### TO BE DONE
Reproduce the data in its entirety, exactly as supplied.

### SOURCE DATA
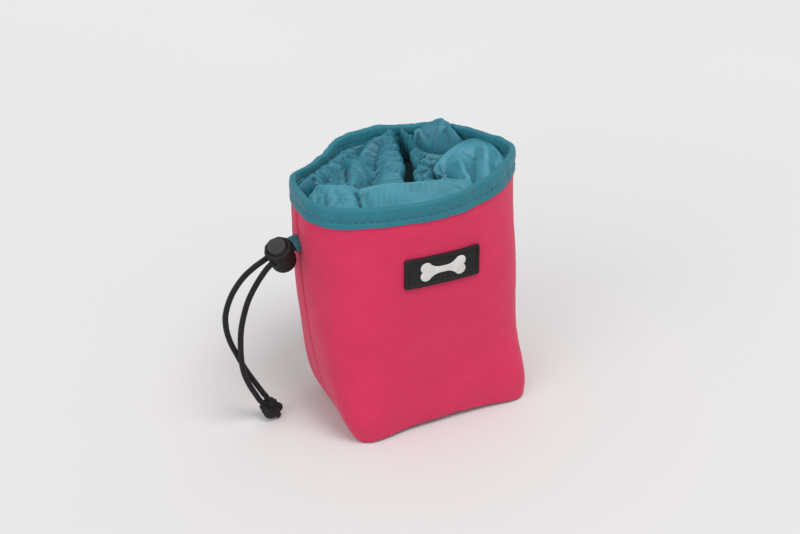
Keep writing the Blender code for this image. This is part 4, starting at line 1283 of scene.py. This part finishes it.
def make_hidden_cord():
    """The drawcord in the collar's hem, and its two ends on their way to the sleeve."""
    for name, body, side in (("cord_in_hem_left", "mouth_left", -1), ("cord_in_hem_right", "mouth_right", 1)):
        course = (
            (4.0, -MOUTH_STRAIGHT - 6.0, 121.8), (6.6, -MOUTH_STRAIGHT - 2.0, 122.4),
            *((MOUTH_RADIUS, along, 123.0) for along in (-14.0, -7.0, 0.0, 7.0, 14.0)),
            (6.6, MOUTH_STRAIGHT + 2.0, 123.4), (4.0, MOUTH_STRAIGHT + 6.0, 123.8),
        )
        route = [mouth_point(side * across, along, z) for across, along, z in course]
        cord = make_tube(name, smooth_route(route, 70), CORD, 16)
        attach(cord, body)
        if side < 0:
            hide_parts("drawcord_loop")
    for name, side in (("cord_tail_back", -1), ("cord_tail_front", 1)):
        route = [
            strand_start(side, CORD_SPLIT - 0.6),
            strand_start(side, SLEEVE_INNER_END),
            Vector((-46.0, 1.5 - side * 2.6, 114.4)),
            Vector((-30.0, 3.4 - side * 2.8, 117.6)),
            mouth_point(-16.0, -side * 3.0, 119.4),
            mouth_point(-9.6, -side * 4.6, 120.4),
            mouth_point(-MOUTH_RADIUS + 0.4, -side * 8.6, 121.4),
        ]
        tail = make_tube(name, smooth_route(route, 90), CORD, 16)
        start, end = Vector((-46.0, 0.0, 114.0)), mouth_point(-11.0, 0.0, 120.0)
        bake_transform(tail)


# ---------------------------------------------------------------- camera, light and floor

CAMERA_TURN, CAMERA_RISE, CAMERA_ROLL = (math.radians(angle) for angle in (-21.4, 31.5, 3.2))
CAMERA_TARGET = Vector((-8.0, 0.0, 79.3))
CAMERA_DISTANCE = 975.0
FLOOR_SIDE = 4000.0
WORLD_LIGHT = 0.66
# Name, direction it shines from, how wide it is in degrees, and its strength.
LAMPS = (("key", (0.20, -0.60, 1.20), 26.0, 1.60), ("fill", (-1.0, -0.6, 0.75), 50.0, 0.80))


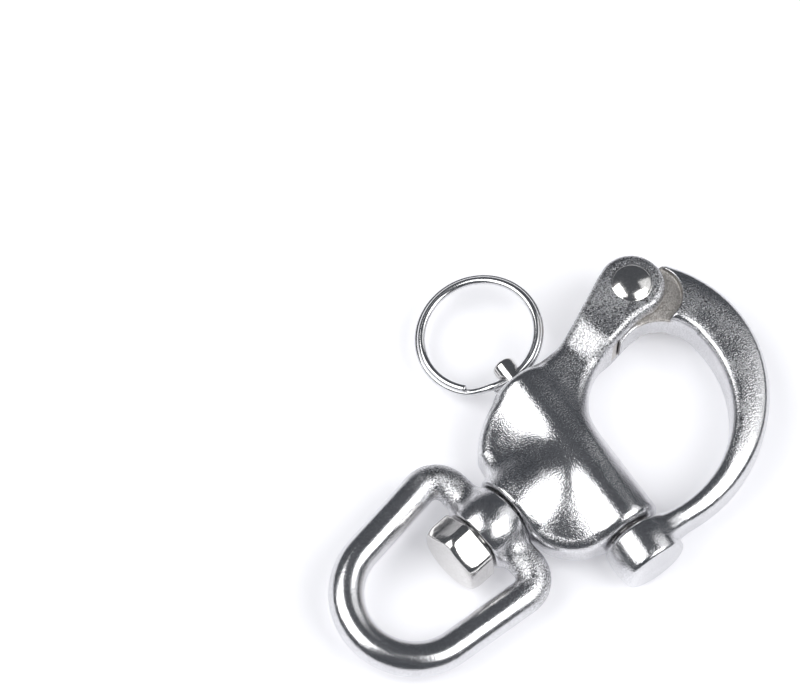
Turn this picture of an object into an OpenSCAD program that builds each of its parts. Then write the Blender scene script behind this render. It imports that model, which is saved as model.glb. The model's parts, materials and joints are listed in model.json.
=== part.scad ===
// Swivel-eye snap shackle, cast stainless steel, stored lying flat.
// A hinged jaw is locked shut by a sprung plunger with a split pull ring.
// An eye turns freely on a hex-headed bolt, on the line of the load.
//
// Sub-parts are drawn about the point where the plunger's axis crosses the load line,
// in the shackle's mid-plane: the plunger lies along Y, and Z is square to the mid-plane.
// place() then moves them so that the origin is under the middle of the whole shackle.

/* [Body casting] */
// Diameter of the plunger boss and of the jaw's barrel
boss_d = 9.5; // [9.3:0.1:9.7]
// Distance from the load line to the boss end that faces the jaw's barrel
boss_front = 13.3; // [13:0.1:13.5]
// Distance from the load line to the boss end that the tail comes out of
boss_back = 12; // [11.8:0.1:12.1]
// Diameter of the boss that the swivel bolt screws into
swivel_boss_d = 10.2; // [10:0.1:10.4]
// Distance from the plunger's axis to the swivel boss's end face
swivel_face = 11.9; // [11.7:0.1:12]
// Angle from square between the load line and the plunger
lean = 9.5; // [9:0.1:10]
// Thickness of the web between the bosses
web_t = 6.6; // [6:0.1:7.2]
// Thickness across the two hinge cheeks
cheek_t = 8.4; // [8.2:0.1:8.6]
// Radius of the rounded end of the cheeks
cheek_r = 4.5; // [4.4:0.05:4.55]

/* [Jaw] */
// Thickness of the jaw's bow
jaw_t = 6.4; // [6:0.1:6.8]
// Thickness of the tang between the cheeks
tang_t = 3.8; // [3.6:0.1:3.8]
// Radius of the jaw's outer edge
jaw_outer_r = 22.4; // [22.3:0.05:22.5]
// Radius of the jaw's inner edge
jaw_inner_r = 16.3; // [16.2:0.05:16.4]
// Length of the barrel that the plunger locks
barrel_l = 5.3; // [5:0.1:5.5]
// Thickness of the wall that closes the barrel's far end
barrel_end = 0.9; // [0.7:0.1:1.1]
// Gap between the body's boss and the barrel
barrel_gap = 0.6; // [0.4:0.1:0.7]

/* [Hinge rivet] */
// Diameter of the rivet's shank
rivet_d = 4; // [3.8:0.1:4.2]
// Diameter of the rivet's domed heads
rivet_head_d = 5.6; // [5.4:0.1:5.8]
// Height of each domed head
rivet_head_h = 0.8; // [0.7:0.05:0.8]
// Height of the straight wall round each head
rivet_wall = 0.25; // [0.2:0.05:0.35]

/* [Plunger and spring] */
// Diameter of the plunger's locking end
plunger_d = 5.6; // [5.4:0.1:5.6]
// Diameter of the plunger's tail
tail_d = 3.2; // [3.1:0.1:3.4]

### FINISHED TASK
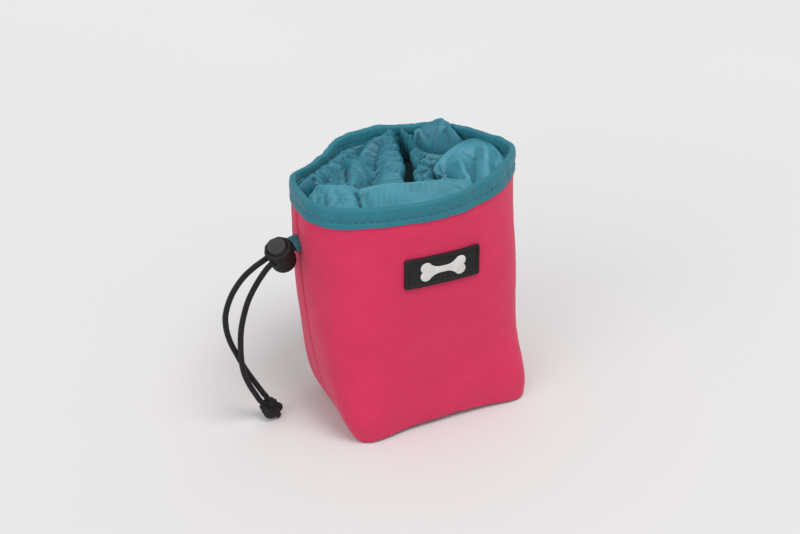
Keep writing the Blender code for this image. This is part 4, starting at line 1283 of scene.py. This part finishes it.
def make_hidden_cord():
    """The drawcord in the collar's hem, and its two ends on their way to the sleeve."""
    for name, body, side in (("cord_in_hem_left", "mouth_left", -1), ("cord_in_hem_right", "mouth_right", 1)):
        course = (
            (4.0, -MOUTH_STRAIGHT - 6.0, 121.8), (6.6, -MOUTH_STRAIGHT - 2.0, 122.4),
            *((MOUTH_RADIUS, along, 123.0) for along in (-14.0, -7.0, 0.0, 7.0, 14.0)),
            (6.6, MOUTH_STRAIGHT + 2.0, 123.4), (4.0, MOUTH_STRAIGHT + 6.0, 123.8),
        )
        route = [mouth_point(side * across, along, z) for across, along, z in course]
        cord = make_tube(name, smooth_route(route, 70), CORD, 16)
        attach(cord, body)
        if side < 0:
            hide_parts("drawcord_loop")
    for name, side in (("cord_tail_back", -1), ("cord_tail_front", 1)):
        route = [
            strand_start(side, CORD_SPLIT - 0.6),
            strand_start(side, SLEEVE_INNER_END),
            Vector((-46.0, 1.5 - side * 2.6, 114.4)),
            Vector((-30.0, 3.4 - side * 2.8, 117.6)),
            mouth_point(-16.0, -side * 3.0, 119.4),
            mouth_point(-9.6, -side * 4.6, 120.4),
            mouth_point(-MOUTH_RADIUS + 0.4, -side * 8.6, 121.4),
        ]
        tail = make_tube(name, smooth_route(route, 90), CORD, 16)
        start, end = Vector((-46.0, 0.0, 114.0)), mouth_point(-11.0, 0.0, 120.0)
        bake_transform(tail)


# ---------------------------------------------------------------- camera, light and floor

CAMERA_TURN, CAMERA_RISE, CAMERA_ROLL = (math.radians(angle) for angle in (-21.4, 31.5, 3.2))
CAMERA_TARGET = Vector((-8.0, 0.0, 79.3))
CAMERA_DISTANCE = 975.0
FLOOR_SIDE = 4000.0
WORLD_LIGHT = 0.66
# Name, direction it shines from, how wide it is in degrees, and its strength.
LAMPS = (("key", (0.20, -0.60, 1.20), 26.0, 1.60), ("fill", (-1.0, -0.6, 0.75), 50.0, 0.80))


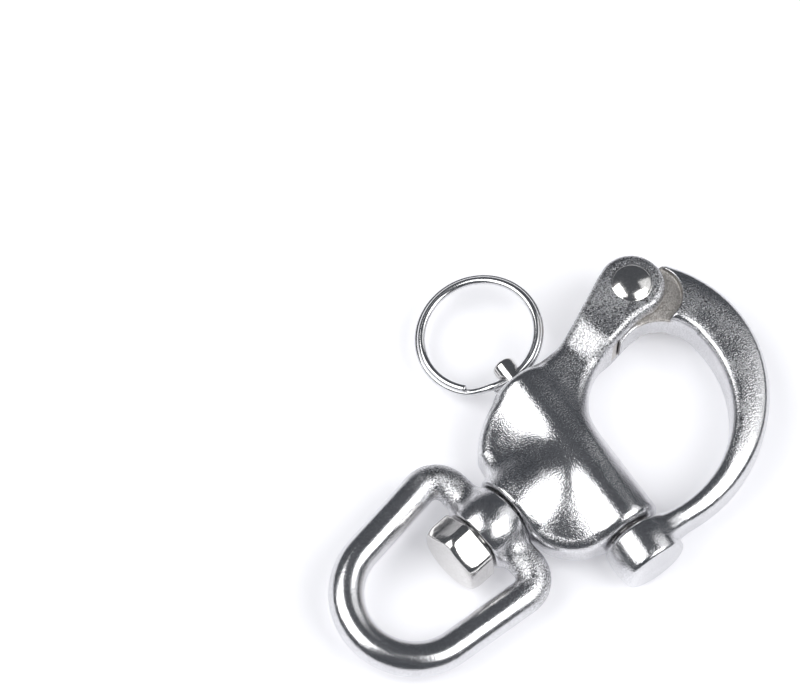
Turn this picture of an object into an OpenSCAD program that builds each of its parts. Then write the Blender scene script behind this render. It imports that model, which is saved as model.glb. The model's parts, materials and joints are listed in model.json.
=== part.scad ===
// Swivel-eye snap shackle, cast stainless steel, stored lying flat.
// A hinged jaw is locked shut by a sprung plunger with a split pull ring.
// An eye turns freely on a hex-headed bolt, on the line of the load.
//
// Sub-parts are drawn about the point where the plunger's axis crosses the load line,
// in the shackle's mid-plane: the plunger lies along Y, and Z is square to the mid-plane.
// place() then moves them so that the origin is under the middle of the whole shackle.

/* [Body casting] */
// Diameter of the plunger boss and of the jaw's barrel
boss_d = 9.5; // [9.3:0.1:9.7]
// Distance from the load line to the boss end that faces the jaw's barrel
boss_front = 13.3; // [13:0.1:13.5]
// Distance from the load line to the boss end that the tail comes out of
boss_back = 12; // [11.8:0.1:12.1]
// Diameter of the boss that the swivel bolt screws into
swivel_boss_d = 10.2; // [10:0.1:10.4]
// Distance from the plunger's axis to the swivel boss's end face
swivel_face = 11.9; // [11.7:0.1:12]
// Angle from square between the load line and the plunger
lean = 9.5; // [9:0.1:10]
// Thickness of the web between the bosses
web_t = 6.6; // [6:0.1:7.2]
// Thickness across the two hinge cheeks
cheek_t = 8.4; // [8.2:0.1:8.6]
// Radius of the rounded end of the cheeks
cheek_r = 4.5; // [4.4:0.05:4.55]

/* [Jaw] */
// Thickness of the jaw's bow
jaw_t = 6.4; // [6:0.1:6.8]
// Thickness of the tang between the cheeks
tang_t = 3.8; // [3.6:0.1:3.8]
// Radius of the jaw's outer edge
jaw_outer_r = 22.4; // [22.3:0.05:22.5]
// Radius of the jaw's inner edge
jaw_inner_r = 16.3; // [16.2:0.05:16.4]
// Length of the barrel that the plunger locks
barrel_l = 5.3; // [5:0.1:5.5]
// Thickness of the wall that closes the barrel's far end
barrel_end = 0.9; // [0.7:0.1:1.1]
// Gap between the body's boss and the barrel
barrel_gap = 0.6; // [0.4:0.1:0.7]

/* [Hinge rivet] */
// Diameter of the rivet's shank
rivet_d = 4; // [3.8:0.1:4.2]
// Diameter of the rivet's domed heads
rivet_head_d = 5.6; // [5.4:0.1:5.8]
// Height of each domed head
rivet_head_h = 0.8; // [0.7:0.05:0.8]
// Height of the straight wall round each head
rivet_wall = 0.25; // [0.2:0.05:0.35]

/* [Plunger and spring] */
// Diameter of the plunger's locking end
plunger_d = 5.6; // [5.4:0.1:5.6]
// Diameter of the plunger's tail
tail_d = 3.2; // [3.1:0.1:3.4]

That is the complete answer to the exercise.